* _Raw data_
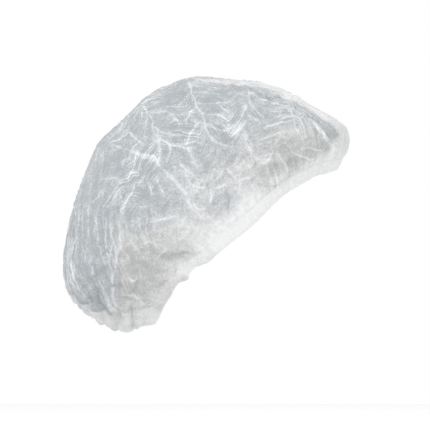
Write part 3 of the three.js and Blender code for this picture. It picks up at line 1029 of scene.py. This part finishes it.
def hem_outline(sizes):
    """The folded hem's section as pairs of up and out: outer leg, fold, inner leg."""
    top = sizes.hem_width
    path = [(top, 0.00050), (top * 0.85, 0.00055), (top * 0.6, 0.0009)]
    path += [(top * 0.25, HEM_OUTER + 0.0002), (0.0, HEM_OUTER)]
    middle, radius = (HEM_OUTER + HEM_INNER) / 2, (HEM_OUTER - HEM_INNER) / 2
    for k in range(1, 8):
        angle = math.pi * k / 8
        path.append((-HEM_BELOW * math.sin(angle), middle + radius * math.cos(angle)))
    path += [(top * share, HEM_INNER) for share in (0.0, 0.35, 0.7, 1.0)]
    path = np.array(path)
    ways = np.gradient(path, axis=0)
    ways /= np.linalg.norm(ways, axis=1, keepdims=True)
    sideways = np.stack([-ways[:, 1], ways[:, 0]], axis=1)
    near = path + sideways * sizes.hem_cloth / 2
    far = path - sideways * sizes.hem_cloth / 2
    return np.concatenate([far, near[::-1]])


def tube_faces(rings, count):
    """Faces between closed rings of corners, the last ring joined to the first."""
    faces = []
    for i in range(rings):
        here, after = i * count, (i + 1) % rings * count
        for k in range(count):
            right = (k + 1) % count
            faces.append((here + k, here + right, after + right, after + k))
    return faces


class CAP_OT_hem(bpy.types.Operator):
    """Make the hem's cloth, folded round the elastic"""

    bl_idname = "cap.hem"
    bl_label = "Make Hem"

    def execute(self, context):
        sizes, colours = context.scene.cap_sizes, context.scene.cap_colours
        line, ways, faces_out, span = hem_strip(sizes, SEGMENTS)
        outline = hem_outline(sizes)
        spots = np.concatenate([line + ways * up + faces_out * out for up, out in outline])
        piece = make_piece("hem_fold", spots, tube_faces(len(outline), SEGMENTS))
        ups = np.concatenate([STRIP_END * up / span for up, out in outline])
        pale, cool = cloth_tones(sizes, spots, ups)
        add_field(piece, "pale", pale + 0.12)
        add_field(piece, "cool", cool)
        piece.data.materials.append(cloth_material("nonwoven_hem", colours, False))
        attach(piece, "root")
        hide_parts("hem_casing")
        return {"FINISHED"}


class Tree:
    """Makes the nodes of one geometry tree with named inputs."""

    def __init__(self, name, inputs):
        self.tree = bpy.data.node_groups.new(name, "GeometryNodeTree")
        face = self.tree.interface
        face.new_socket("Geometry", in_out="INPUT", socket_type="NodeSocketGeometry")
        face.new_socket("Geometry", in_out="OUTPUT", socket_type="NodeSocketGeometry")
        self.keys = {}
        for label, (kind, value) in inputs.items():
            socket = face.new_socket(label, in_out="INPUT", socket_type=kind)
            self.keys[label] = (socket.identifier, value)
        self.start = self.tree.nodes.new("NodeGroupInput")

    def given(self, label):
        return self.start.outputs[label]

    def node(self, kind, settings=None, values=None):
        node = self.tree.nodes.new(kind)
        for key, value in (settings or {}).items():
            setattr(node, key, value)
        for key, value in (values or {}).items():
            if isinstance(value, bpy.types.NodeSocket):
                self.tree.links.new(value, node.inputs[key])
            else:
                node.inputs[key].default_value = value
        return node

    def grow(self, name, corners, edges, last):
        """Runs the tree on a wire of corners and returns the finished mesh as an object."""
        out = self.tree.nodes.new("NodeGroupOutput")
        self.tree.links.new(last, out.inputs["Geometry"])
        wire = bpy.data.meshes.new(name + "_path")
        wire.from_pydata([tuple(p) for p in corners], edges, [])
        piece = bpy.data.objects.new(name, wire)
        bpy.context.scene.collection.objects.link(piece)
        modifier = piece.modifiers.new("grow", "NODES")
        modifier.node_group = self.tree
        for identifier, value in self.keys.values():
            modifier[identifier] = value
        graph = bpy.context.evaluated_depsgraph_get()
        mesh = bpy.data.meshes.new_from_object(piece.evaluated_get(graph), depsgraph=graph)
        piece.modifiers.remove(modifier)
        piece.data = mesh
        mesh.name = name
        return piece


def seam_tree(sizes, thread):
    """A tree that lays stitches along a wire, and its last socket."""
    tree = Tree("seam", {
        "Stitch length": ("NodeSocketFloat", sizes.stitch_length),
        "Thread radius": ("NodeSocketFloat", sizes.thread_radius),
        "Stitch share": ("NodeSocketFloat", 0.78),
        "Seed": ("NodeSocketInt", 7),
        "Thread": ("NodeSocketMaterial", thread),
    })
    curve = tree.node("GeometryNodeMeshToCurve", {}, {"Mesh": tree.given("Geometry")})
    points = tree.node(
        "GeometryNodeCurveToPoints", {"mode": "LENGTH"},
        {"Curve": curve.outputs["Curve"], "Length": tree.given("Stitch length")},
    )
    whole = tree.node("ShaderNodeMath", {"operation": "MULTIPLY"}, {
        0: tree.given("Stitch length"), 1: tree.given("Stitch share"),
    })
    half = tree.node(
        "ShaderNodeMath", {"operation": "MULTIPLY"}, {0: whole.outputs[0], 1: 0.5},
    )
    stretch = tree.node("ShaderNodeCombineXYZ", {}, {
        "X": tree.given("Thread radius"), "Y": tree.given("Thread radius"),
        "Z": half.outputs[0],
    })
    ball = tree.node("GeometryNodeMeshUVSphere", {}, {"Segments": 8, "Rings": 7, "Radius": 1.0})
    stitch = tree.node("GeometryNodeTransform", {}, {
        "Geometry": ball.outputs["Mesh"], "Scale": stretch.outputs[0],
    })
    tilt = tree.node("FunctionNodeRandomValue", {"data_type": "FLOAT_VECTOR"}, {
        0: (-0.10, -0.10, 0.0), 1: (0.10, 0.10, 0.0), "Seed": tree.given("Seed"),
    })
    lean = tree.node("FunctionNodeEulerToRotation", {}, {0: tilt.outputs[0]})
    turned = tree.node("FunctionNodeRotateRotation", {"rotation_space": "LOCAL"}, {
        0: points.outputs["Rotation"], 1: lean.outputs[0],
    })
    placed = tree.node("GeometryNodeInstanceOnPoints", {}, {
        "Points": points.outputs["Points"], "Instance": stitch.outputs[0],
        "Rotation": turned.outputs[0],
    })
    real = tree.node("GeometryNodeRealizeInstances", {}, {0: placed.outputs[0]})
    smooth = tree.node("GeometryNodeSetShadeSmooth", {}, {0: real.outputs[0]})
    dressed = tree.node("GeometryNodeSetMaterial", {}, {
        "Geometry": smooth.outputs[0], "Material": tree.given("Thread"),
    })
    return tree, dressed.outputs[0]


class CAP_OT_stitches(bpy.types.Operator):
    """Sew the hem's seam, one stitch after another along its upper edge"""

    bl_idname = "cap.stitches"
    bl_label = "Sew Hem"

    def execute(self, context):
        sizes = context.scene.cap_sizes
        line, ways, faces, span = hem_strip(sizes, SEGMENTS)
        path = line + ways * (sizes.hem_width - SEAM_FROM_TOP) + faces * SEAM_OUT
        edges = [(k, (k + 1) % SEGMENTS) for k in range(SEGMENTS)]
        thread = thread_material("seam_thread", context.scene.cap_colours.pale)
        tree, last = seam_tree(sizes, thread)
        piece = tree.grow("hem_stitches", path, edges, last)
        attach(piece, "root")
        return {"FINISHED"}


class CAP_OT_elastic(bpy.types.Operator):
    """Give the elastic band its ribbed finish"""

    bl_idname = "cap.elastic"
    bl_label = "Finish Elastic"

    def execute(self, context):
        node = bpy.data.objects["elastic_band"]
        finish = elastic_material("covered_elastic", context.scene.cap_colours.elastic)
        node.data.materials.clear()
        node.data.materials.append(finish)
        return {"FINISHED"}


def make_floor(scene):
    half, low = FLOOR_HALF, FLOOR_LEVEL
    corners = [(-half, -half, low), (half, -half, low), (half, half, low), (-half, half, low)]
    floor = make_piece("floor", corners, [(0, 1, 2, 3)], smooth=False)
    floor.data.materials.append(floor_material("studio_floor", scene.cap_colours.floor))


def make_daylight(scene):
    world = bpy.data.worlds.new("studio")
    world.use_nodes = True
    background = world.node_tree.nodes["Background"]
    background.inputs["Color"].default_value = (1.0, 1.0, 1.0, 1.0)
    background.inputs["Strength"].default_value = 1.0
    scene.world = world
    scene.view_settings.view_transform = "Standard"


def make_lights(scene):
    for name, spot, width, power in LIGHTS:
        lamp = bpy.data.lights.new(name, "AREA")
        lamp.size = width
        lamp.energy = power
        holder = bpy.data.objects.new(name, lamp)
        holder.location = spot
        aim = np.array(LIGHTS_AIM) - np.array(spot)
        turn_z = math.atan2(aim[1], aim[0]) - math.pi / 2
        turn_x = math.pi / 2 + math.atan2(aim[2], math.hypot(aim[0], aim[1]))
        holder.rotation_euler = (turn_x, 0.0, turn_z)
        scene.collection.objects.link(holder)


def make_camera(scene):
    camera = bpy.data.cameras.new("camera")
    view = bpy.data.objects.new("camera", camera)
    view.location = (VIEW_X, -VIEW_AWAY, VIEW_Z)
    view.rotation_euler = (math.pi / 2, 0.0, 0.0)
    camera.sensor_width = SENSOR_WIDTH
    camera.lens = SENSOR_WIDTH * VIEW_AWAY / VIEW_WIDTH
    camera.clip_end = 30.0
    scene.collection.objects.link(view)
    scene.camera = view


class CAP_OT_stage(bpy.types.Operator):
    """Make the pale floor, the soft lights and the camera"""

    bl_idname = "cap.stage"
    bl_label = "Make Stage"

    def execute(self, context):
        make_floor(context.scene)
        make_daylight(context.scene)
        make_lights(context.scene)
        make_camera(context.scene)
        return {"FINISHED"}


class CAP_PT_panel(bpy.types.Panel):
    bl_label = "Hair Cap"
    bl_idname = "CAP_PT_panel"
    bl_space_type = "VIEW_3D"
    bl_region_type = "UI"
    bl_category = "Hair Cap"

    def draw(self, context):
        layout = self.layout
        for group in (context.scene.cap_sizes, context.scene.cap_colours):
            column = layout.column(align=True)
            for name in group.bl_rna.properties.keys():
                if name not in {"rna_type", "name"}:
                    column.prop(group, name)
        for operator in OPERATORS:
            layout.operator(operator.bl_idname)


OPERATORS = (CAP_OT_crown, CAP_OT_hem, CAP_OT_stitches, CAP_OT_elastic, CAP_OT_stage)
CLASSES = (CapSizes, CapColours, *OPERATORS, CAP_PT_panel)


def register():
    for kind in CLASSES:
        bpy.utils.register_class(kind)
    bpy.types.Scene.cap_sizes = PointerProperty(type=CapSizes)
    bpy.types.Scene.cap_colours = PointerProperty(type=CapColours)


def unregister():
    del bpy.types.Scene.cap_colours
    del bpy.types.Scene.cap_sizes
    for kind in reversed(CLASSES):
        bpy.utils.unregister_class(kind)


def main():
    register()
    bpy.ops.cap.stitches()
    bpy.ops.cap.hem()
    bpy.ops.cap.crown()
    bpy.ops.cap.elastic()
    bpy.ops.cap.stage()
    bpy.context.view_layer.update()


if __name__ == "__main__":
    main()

* _Written request_
From the opening line of the data above through the line that contains "return faces", please print each line as it stands and only those lines.

* _Task solution_
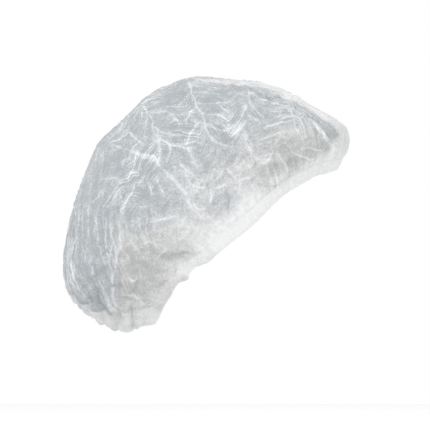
Write part 3 of the three.js and Blender code for this picture. It picks up at line 1029 of scene.py. This part finishes it.
def hem_outline(sizes):
    """The folded hem's section as pairs of up and out: outer leg, fold, inner leg."""
    top = sizes.hem_width
    path = [(top, 0.00050), (top * 0.85, 0.00055), (top * 0.6, 0.0009)]
    path += [(top * 0.25, HEM_OUTER + 0.0002), (0.0, HEM_OUTER)]
    middle, radius = (HEM_OUTER + HEM_INNER) / 2, (HEM_OUTER - HEM_INNER) / 2
    for k in range(1, 8):
        angle = math.pi * k / 8
        path.append((-HEM_BELOW * math.sin(angle), middle + radius * math.cos(angle)))
    path += [(top * share, HEM_INNER) for share in (0.0, 0.35, 0.7, 1.0)]
    path = np.array(path)
    ways = np.gradient(path, axis=0)
    ways /= np.linalg.norm(ways, axis=1, keepdims=True)
    sideways = np.stack([-ways[:, 1], ways[:, 0]], axis=1)
    near = path + sideways * sizes.hem_cloth / 2
    far = path - sideways * sizes.hem_cloth / 2
    return np.concatenate([far, near[::-1]])


def tube_faces(rings, count):
    """Faces between closed rings of corners, the last ring joined to the first."""
    faces = []
    for i in range(rings):
        here, after = i * count, (i + 1) % rings * count
        for k in range(count):
            right = (k + 1) % count
            faces.append((here + k, here + right, after + right, after + k))
    return faces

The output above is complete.